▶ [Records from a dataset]

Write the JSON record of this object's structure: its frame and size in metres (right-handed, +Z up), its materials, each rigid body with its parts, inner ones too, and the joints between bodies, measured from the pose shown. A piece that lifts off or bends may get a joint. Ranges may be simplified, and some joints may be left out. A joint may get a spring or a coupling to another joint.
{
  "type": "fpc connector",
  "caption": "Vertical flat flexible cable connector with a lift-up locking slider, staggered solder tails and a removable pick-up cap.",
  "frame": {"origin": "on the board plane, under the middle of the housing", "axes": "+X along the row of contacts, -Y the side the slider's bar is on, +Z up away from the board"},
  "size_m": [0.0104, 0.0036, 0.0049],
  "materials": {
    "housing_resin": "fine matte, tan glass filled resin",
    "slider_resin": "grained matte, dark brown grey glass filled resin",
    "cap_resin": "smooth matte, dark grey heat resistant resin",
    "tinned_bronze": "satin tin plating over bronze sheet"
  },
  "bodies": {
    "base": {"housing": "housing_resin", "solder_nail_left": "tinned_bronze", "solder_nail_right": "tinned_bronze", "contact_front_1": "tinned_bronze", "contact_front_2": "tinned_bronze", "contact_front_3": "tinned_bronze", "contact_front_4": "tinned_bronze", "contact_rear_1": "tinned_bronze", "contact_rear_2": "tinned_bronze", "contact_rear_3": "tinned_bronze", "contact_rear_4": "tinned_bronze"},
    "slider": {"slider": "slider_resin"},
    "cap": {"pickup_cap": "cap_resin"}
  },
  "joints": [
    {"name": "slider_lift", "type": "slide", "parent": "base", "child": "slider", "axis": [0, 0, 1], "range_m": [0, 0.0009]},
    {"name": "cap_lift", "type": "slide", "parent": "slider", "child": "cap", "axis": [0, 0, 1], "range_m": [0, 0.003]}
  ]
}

==

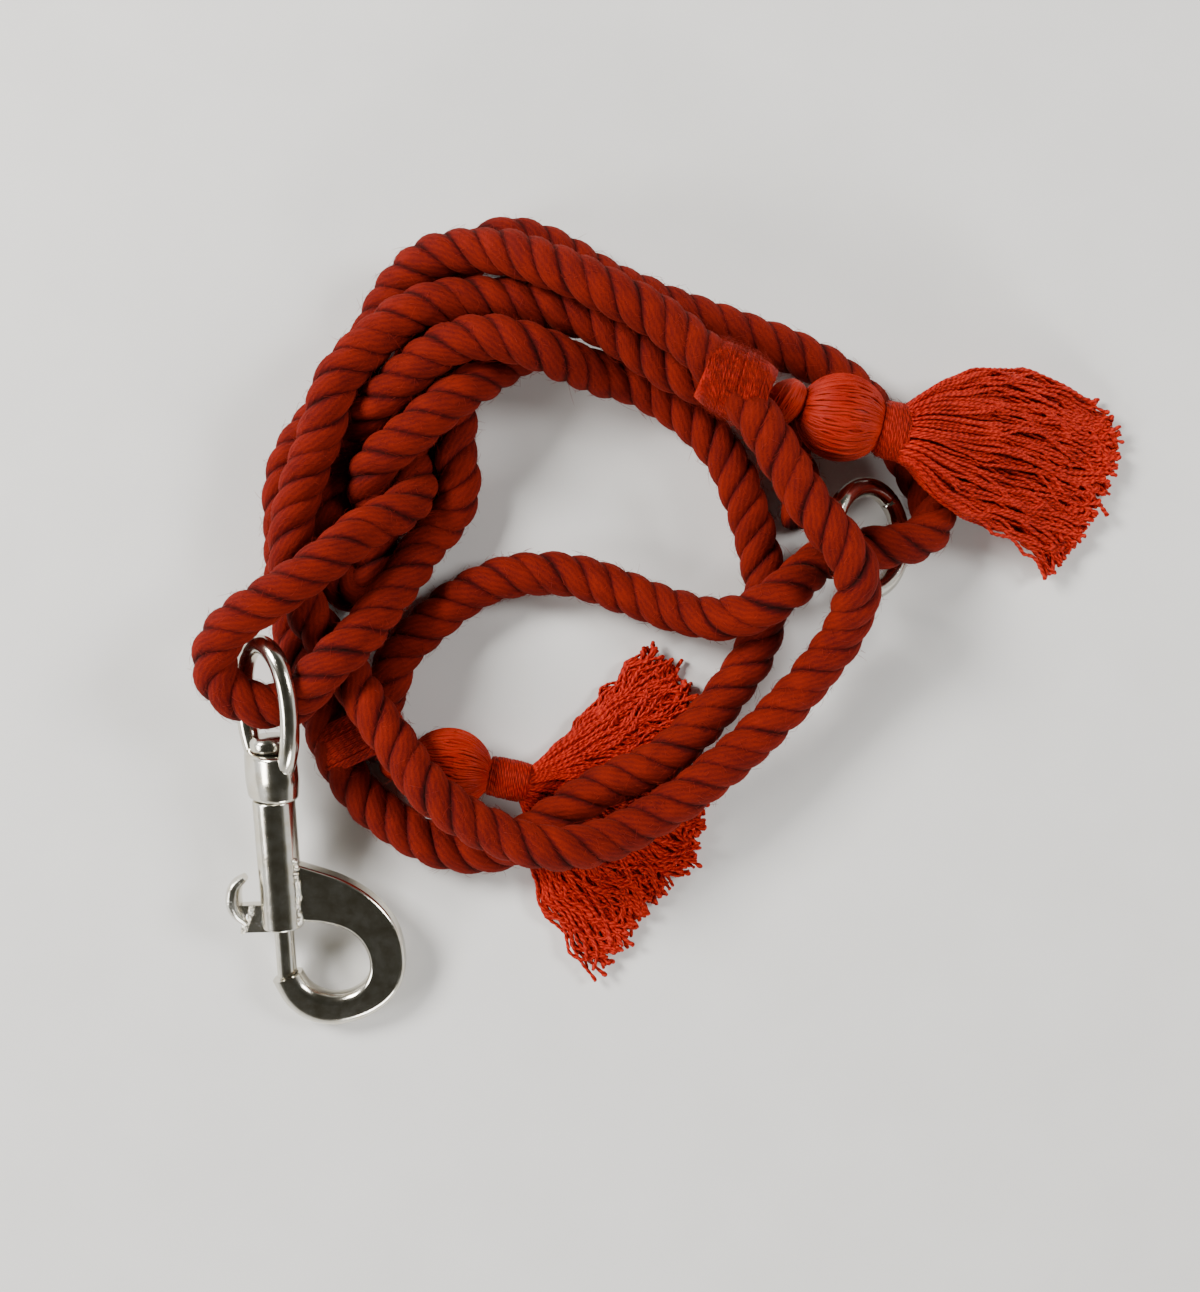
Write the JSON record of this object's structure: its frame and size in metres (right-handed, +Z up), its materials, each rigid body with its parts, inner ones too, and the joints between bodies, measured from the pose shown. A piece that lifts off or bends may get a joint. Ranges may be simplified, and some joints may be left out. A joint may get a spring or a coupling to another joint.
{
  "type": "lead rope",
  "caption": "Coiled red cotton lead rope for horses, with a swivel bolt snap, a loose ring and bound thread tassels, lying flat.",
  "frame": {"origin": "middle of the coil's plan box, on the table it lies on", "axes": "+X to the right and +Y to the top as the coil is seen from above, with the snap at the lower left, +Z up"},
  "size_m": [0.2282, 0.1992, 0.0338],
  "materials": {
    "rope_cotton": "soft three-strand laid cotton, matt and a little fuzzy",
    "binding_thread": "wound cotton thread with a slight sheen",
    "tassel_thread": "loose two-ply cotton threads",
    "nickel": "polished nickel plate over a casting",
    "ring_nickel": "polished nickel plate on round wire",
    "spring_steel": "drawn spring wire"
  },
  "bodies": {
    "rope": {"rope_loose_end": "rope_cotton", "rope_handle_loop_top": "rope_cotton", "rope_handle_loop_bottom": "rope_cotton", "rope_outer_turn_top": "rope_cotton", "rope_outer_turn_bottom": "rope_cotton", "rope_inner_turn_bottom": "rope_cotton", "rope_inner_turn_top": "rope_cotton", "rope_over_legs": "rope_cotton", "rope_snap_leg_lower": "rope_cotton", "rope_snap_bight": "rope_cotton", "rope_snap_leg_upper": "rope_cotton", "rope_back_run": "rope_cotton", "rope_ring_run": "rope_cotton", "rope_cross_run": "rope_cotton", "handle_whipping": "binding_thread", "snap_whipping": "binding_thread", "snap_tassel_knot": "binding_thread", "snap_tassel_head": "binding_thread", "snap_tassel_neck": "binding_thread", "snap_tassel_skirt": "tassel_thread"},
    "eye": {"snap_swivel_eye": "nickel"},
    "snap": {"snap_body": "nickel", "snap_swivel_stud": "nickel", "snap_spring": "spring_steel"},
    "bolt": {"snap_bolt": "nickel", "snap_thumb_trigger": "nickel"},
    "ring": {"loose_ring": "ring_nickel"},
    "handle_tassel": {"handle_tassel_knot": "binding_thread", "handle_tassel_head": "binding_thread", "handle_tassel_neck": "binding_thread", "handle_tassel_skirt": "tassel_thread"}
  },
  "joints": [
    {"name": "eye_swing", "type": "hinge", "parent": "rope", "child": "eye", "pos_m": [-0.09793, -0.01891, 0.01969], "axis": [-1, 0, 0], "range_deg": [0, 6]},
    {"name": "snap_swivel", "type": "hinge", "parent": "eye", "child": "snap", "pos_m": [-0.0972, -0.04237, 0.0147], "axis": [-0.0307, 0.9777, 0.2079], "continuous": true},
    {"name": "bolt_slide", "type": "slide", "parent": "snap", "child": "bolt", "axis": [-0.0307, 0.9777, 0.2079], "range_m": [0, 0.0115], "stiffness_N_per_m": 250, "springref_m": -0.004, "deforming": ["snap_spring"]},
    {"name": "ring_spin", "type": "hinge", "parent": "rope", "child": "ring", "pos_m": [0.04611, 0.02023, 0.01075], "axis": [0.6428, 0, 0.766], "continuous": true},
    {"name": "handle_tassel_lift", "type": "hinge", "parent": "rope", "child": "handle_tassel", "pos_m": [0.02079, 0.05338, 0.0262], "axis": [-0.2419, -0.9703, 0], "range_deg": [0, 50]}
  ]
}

* * *

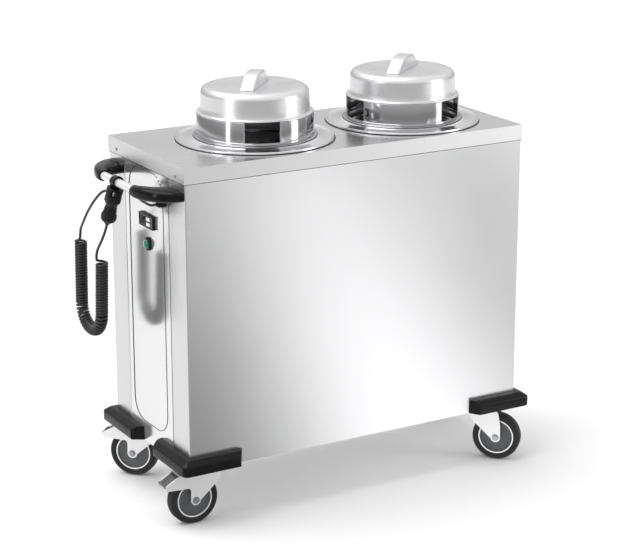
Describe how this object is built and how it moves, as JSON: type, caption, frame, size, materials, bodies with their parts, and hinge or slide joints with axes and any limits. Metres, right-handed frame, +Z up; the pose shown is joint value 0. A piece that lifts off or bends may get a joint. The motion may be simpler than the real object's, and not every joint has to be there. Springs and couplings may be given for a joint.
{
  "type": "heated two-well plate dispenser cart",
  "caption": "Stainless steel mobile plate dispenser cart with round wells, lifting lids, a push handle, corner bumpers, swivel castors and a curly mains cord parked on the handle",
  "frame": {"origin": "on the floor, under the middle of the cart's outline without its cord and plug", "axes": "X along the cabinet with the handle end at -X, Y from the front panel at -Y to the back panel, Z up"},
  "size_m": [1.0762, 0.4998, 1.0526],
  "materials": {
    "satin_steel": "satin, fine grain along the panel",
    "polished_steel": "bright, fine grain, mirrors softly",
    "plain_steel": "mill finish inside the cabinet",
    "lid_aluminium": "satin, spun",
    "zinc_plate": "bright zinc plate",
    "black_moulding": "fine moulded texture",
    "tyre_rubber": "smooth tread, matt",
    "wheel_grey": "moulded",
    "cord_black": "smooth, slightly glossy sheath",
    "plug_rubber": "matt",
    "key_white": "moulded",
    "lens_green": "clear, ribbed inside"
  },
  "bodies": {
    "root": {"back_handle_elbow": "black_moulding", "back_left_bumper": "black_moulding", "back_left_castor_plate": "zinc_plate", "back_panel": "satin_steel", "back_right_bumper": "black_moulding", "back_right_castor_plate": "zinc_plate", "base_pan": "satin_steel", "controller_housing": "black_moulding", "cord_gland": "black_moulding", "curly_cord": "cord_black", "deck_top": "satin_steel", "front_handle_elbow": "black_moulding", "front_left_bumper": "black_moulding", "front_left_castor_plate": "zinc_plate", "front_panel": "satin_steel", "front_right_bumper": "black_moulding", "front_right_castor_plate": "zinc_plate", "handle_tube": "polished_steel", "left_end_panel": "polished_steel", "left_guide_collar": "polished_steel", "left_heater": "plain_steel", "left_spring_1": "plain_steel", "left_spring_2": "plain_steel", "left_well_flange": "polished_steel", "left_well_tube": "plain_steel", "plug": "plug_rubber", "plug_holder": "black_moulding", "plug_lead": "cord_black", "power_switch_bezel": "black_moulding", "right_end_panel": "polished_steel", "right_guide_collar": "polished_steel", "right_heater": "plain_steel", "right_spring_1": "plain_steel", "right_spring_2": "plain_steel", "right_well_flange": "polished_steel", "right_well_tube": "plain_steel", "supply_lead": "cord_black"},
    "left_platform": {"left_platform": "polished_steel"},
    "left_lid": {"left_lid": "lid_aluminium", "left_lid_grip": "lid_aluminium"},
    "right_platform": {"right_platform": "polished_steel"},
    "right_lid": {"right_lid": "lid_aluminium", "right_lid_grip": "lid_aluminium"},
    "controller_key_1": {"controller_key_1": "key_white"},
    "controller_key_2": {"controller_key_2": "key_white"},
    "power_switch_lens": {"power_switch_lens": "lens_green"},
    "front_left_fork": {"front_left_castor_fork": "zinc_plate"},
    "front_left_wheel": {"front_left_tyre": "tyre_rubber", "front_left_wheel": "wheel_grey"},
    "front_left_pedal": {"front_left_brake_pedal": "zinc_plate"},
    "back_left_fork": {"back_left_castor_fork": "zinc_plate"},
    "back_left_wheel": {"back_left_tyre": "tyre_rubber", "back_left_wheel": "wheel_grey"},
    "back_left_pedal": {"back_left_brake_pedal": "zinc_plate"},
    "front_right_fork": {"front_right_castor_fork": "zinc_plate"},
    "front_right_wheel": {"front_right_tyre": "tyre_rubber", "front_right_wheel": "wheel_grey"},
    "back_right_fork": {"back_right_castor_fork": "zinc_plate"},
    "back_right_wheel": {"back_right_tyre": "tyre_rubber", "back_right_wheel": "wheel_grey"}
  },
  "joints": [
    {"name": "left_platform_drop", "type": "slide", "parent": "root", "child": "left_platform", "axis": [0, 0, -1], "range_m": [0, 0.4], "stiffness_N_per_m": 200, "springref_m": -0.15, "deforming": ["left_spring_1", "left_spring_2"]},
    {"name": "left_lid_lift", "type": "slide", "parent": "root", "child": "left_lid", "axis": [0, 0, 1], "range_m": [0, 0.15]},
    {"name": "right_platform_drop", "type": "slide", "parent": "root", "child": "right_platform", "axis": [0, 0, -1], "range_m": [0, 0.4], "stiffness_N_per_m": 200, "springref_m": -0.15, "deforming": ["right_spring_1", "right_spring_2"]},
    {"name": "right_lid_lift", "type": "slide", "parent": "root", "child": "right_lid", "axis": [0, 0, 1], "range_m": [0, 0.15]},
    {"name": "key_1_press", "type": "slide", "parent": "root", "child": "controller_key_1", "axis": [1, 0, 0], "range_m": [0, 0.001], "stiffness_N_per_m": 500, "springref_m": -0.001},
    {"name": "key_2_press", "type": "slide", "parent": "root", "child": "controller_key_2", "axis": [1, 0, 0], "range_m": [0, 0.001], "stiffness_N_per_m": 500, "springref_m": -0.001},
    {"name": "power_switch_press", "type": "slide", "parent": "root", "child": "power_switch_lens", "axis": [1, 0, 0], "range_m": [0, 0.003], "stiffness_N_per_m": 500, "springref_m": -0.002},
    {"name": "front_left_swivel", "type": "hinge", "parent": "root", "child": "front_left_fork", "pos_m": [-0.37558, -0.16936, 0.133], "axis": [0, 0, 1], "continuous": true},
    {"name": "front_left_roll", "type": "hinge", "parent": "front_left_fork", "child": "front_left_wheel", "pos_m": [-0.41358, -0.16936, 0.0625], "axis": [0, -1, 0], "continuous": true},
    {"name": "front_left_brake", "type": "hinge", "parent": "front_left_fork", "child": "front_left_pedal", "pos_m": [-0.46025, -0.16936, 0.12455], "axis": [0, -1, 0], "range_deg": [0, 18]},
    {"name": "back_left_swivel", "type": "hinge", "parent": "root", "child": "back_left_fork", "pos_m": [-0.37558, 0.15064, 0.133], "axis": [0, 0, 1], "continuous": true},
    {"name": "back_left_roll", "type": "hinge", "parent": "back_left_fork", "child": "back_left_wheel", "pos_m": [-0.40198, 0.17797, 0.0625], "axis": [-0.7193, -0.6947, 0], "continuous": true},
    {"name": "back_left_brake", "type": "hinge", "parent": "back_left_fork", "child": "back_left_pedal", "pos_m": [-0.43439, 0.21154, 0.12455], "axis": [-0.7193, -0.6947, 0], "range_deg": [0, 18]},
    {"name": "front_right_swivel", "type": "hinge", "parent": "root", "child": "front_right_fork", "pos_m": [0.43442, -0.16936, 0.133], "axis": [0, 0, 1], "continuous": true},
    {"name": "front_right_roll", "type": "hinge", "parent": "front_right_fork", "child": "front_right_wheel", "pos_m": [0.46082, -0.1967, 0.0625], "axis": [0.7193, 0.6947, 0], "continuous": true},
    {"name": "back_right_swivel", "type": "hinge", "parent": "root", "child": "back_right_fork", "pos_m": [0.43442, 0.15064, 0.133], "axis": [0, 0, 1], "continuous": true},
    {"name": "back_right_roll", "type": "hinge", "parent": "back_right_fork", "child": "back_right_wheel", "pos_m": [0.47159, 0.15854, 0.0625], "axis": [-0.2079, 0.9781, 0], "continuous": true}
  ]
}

▶ [Written exercise] From the entries above, copy out every line where the string "axes" appears.

▶ [Exercise result]
  "frame": {"origin": "on the board plane, under the middle of the housing", "axes": "+X along the row of contacts, -Y the side the slider's bar is on, +Z up away from the board"},
  "frame": {"origin": "middle of the coil's plan box, on the table it lies on", "axes": "+X to the right and +Y to the top as the coil is seen from above, with the snap at the lower left, +Z up"},
Describe how this object is built and how it moves, as JSON: type, caption, frame, size, materials, bodies with their parts, and hinge or slide joints with axes and any limits. Metres, right-handed frame, +Z up; the pose shown is joint value 0. A piece that lifts off or bends may get a joint. The motion may be simpler than the real object's, and not every joint has to be there. Springs and couplings may be given for a joint.
  "frame": {"origin": "on the floor, under the middle of the cart's outline without its cord and plug", "axes": "X along the cabinet with the handle end at -X, Y from the front panel at -Y to the back panel, Z up"},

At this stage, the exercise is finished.